Hal itu diakui Suryadi Hipni, salah satu tokoh masyarakat setempat yang kini menjadi mitra perusahaan. “Kebun tebu ini mulai dibuka sekitar tahun 1980. Terus, mulai bangun pabrik itu sekitar tahun 1982. Waktu itu di sini masih hutan lebat. Saya masih kecil, tetapi tahu persis karena bapak saya memang tetua di sini,” katanya.
Wahyu, Sekretaris Koperasi Tebu Rakyat mitra PT BCN mengatakan, sejak proses pembangunan pabrik gula ini, ekonomi masyarakat bergeliat. Wahyu menggambarkan masyarakat wilayah Ketapang dan sekitarnya sangat erat hubungan ekonominya dengan pabrik gula dan kebun tebu PTPN VII. Pada musim tanam dan perawatan tebu di kebun, terdapat ribuan tenaga kerja dan sebagian datang dari Jawa mendapat rezeki dari perusahaan BUMN ini. Dari buruh tanam tebu, pemupukan, penyiangan, klentek, hingga tebang.
“Terus terang, saya sulit menggambarkan kalau nggak ada pabrik gula Bungamayang ini di sini. Bungamayang ini kampung Suku Lampung dengan sebutan Marga Sungkai Bungamayang yang jauh dari kota. Nah sekarang, orang-orang kalau mau belanja onderdil truk, ya pada ke sini. Bukan ke Kotabumi (kota kabupaten terdekat),” kata Wahyu.

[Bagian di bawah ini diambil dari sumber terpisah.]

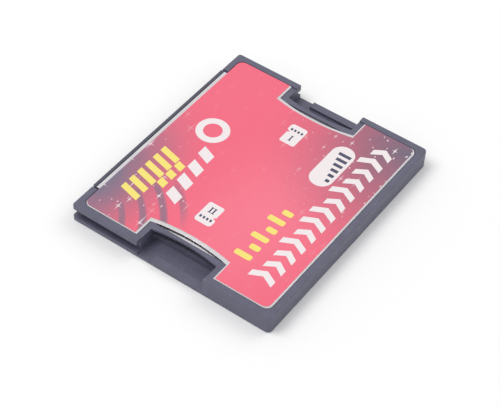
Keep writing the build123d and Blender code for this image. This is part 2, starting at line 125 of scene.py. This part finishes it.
class Graph:
    """One material and the nodes in it, with short calls for what is used often."""

    def __init__(self, name):
        self.material = bpy.data.materials.new(name)
        self.material.use_nodes = True
        self.tree = self.material.node_tree
        self.shader = self.tree.nodes["Principled BSDF"]
        self.coords = self.tree.nodes.new("ShaderNodeTexCoord").outputs["Object"]

    def put(self, socket, value):
        """Sets a socket to a value, or links it where the value is another socket."""
        if isinstance(value, bpy.types.NodeSocket):
            self.tree.links.new(value, socket)
        else:
            socket.default_value = value

    def surface(self, colour, roughness, metallic=0.0):
        """What the shader shows: its colour, how rough it is and whether it is metal."""
        self.put(self.shader.inputs["Base Color"], colour)
        self.put(self.shader.inputs["Roughness"], roughness)
        self.shader.inputs["Metallic"].default_value = metallic

    def math(self, operation, *inputs, clamp=False):
        node = self.tree.nodes.new("ShaderNodeMath")
        node.operation = operation
        node.use_clamp = clamp
        for socket, value in zip(node.inputs, inputs):
            self.put(socket, value)
        return node.outputs[0]

    def scaled(self, value, factor, offset=0.0, clamp=False):
        """The value times the factor, plus the offset."""
        return self.math("MULTIPLY_ADD", value, factor, offset, clamp=clamp)

    def vector(self, operation, *inputs):
        node = self.tree.nodes.new("ShaderNodeVectorMath")
        node.operation = operation
        for socket, value in zip(node.inputs, inputs):
            self.put(socket, value)
        return node.outputs[0]

    def split(self, vector):
        """A vector's X, Y and Z."""
        node = self.tree.nodes.new("ShaderNodeSeparateXYZ")
        self.put(node.inputs[0], vector)
        return node.outputs

    def smooth(self, value, start, end):
        """0 before start and 1 after end, with a soft step between."""
        node = self.tree.nodes.new("ShaderNodeMapRange")
        node.interpolation_type = "SMOOTHSTEP"
        self.put(node.inputs["Value"], value)
        node.inputs["From Min"].default_value = start
        node.inputs["From Max"].default_value = end
        return node.outputs["Result"]

    def mix(self, factor, first, second):
        node = self.tree.nodes.new("ShaderNodeMix")
        node.data_type = "RGBA"
        self.put(node.inputs["Factor"], factor)
        for socket, value in zip((node.inputs[6], node.inputs[7]), (first, second)):
            self.put(socket, value if isinstance(value, bpy.types.NodeSocket) else linear(value))
        return node.outputs[2]

    def noise(self, size_mm, detail, stretch=(1, 1, 1), roughness=0.5):
        """Noise whose features are about size_mm across, longer along the stretched axes."""
        scaling = self.tree.nodes.new("ShaderNodeMapping")
        self.put(scaling.inputs["Vector"], self.coords)
        scaling.inputs["Scale"].default_value = [1 / (MM * s) for s in stretch]
        node = self.tree.nodes.new("ShaderNodeTexNoise")
        self.put(node.inputs["Vector"], scaling.outputs["Vector"])
        node.inputs["Scale"].default_value = 1 / size_mm
        node.inputs["Detail"].default_value = detail
        node.inputs["Roughness"].default_value = roughness
        return node.outputs["Fac"]

    def bump(self, height, depth_mm):
        node = self.tree.nodes.new("ShaderNodeBump")
        node.inputs["Distance"].default_value = depth_mm * MM
        self.put(node.inputs["Height"], height)
        self.put(self.shader.inputs["Normal"], node.outputs["Normal"])

    def place(self):
        """The point's X and Y on the card, in millimetres."""
        here = self.split(self.coords)
        return [self.math("DIVIDE", here[axis], MM) for axis in ("X", "Y")]

    def facing_up(self):
        """1 on faces that look up, 0 on upright ones."""
        geometry = self.tree.nodes.new("ShaderNodeNewGeometry")
        normal = self.split(geometry.outputs["True Normal"])
        return self.smooth(normal["Z"], start=0.4, end=0.6)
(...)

Wahyu menyebut, terdapat ratusan bahkan seribuan truk milik warga sekitar yang mendapat order mengangkut tebu dari kebun PT BCN ke pabrik. Tak heran Wahyu menyebut sedikitnya empat toko spare part truk berbagai merek buka hampir 24 jam di Bungamayang.
“Kalau buka 24 jam sih, enggak. Tapi ada beberapa toko yang merangkap bengkel, kalau ada truk mogok di tengah kebun, jam berapa saja ditelpon, datang untuk nyervis. Jadi, kalau sudah musim giling seperti sekarang ini, di sekitar lokasi ini hidup 24 jam,” tambah Wahyu.
Tentang efek domino pabrik gula, Kusriyanto menjadi salah satu saksinya. Buruh tani yang tinggal di Desa Sidodadi, Kecamatan Sungkai Selatan ini berharap PG Bungamayang musim giling terus sepanjang tahun. Sebab, pada musim giling, bapak empat anak ini bisa bekerja sebagai tenaga tebang yang mendapat penghasilan cukup lumayan.
“Kalau pas musim giling begini, saya tenang. Setiap hari saya ada kerjaan. Sehari, kalau kerja serius bisa dapat Rp100 ribu,” katanya di dampingi istri yang menyusul bersama dua anaknya yang masih kecil-kecil menjelang waktu pulang.